==== RAW DATA ====

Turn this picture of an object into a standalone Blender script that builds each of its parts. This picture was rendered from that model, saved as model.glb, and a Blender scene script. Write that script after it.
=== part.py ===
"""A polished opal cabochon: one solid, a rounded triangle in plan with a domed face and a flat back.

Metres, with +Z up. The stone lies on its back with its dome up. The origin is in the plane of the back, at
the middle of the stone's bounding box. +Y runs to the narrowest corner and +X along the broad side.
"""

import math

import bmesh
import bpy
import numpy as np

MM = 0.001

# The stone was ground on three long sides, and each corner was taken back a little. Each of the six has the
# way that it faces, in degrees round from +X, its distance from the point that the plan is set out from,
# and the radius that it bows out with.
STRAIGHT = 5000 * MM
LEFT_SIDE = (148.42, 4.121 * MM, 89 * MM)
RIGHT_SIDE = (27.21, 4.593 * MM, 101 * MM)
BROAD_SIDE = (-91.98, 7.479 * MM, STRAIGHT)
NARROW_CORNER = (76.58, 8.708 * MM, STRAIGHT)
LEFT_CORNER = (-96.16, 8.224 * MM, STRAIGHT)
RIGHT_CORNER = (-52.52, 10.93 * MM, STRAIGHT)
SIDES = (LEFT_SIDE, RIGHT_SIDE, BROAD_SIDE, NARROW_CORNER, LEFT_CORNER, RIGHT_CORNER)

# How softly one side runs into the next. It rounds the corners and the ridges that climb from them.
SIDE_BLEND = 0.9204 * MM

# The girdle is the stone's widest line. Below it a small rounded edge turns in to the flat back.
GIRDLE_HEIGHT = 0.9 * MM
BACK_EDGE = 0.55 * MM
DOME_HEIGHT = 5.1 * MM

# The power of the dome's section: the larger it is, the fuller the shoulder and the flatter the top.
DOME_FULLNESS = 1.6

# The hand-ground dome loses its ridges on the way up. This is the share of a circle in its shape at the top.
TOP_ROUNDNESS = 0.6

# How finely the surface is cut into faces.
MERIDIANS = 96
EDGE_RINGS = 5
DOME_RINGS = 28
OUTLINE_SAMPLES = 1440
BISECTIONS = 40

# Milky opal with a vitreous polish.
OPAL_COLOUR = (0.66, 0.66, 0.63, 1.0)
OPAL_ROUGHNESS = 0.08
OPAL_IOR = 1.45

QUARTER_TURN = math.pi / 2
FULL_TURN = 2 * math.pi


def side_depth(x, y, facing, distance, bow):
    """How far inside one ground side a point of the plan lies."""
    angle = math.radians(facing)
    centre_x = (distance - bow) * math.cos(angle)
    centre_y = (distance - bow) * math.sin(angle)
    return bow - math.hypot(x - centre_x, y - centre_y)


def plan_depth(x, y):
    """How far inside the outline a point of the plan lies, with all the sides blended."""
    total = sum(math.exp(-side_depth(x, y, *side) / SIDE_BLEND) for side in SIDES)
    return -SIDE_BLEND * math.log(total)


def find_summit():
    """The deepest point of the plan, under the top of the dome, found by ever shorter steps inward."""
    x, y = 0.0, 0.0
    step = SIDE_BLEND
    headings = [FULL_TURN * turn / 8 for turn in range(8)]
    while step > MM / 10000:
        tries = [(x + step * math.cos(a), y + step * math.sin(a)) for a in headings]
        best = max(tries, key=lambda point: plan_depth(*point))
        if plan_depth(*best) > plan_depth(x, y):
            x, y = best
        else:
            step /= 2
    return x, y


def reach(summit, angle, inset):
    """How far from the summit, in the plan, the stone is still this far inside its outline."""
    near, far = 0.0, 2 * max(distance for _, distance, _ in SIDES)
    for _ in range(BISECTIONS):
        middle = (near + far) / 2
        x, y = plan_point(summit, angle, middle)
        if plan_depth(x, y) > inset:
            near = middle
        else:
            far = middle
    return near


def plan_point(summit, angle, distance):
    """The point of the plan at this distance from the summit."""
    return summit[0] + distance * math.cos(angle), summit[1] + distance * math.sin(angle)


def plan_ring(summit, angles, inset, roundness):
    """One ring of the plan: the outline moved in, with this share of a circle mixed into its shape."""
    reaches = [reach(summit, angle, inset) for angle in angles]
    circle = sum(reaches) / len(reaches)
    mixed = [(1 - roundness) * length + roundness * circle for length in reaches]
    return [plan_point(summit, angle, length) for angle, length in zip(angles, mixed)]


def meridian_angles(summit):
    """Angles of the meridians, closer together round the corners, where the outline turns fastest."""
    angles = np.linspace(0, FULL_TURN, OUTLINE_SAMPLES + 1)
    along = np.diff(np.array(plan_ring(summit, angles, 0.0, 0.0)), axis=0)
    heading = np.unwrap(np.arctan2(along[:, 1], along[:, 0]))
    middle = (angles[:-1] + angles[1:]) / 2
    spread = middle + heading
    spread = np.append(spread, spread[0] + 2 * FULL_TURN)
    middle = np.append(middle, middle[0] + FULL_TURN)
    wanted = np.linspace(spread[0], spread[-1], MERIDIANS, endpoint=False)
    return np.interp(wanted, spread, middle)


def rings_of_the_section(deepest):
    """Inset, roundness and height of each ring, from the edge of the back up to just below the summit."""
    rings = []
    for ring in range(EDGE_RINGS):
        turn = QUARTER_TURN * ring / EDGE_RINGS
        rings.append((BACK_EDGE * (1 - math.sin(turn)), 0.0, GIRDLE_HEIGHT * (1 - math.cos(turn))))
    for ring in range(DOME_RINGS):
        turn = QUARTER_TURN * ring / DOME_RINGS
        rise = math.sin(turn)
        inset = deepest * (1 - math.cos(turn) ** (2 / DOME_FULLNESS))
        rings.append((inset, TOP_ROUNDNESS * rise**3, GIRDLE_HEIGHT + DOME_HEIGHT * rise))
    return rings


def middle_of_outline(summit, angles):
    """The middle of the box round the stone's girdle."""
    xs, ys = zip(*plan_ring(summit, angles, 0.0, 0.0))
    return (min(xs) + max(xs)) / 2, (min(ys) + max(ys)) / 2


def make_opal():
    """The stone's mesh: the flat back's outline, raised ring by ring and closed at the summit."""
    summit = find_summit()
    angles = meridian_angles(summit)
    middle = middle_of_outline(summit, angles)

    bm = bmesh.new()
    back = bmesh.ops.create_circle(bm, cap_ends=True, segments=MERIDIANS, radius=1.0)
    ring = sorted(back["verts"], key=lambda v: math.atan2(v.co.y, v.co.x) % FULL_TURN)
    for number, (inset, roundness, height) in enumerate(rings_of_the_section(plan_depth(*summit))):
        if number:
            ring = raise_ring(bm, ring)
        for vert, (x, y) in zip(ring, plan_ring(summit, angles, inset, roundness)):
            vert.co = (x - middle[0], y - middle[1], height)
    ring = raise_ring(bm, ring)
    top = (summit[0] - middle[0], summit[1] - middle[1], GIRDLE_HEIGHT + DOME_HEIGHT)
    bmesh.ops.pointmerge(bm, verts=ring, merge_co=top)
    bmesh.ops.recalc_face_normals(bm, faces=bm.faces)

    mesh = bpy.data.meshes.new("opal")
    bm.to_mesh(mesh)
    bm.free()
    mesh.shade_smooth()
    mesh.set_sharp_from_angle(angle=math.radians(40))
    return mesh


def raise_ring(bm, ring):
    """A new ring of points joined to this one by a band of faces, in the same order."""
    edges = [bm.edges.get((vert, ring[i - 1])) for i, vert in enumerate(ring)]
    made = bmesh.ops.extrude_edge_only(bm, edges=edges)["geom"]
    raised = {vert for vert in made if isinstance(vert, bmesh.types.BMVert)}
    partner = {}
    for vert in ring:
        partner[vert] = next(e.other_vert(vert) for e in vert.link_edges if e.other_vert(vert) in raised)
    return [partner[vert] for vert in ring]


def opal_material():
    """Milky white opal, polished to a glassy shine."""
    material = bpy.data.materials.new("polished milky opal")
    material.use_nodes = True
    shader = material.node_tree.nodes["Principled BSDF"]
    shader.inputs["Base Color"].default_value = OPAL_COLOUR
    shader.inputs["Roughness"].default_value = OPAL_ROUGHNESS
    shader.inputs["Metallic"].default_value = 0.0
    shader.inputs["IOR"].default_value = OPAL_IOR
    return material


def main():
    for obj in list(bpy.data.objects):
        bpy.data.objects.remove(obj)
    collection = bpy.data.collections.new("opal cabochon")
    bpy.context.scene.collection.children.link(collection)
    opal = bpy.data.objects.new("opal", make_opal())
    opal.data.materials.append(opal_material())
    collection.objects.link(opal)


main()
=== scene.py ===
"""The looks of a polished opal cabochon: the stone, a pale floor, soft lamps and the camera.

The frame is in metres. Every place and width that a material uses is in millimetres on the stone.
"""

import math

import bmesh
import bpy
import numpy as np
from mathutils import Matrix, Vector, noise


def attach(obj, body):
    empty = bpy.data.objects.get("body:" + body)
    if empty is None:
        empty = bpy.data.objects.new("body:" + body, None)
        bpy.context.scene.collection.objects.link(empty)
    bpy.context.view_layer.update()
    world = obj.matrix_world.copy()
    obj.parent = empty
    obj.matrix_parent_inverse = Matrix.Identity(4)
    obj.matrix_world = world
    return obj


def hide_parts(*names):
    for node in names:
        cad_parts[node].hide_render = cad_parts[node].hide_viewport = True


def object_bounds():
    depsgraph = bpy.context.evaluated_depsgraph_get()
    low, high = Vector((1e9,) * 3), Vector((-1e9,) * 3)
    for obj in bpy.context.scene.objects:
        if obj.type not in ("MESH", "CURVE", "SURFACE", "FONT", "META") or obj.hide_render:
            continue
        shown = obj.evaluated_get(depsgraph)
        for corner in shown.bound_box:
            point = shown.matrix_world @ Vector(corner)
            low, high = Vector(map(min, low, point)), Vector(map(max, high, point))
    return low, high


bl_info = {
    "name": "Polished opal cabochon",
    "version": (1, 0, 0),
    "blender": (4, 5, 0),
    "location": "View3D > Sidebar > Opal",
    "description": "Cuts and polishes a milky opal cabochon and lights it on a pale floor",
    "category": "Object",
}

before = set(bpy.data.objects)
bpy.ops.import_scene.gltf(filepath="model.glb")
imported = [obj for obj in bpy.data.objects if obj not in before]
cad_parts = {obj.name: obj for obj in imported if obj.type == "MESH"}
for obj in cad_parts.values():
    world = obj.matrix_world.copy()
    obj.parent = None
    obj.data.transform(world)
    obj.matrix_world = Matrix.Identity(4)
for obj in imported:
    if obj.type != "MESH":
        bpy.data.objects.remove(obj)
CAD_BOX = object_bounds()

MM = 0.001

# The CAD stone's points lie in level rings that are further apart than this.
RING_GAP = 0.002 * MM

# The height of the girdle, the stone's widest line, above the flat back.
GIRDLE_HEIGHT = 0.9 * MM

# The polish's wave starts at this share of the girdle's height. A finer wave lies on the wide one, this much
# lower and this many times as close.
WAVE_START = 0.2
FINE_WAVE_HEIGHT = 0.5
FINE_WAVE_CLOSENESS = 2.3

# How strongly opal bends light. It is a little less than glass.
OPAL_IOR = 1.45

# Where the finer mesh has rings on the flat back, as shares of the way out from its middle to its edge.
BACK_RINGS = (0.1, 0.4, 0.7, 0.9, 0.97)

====

(AIM OF THE TASK): What you return should be the lines from the start of the data through the line with "a flat back.", quoted exactly and nothing more.

(COMPLETE RESPONSE):
Turn this picture of an object into a standalone Blender script that builds each of its parts. This picture was rendered from that model, saved as model.glb, and a Blender scene script. Write that script after it.
=== part.py ===
"""A polished opal cabochon: one solid, a rounded triangle in plan with a domed face and a flat back.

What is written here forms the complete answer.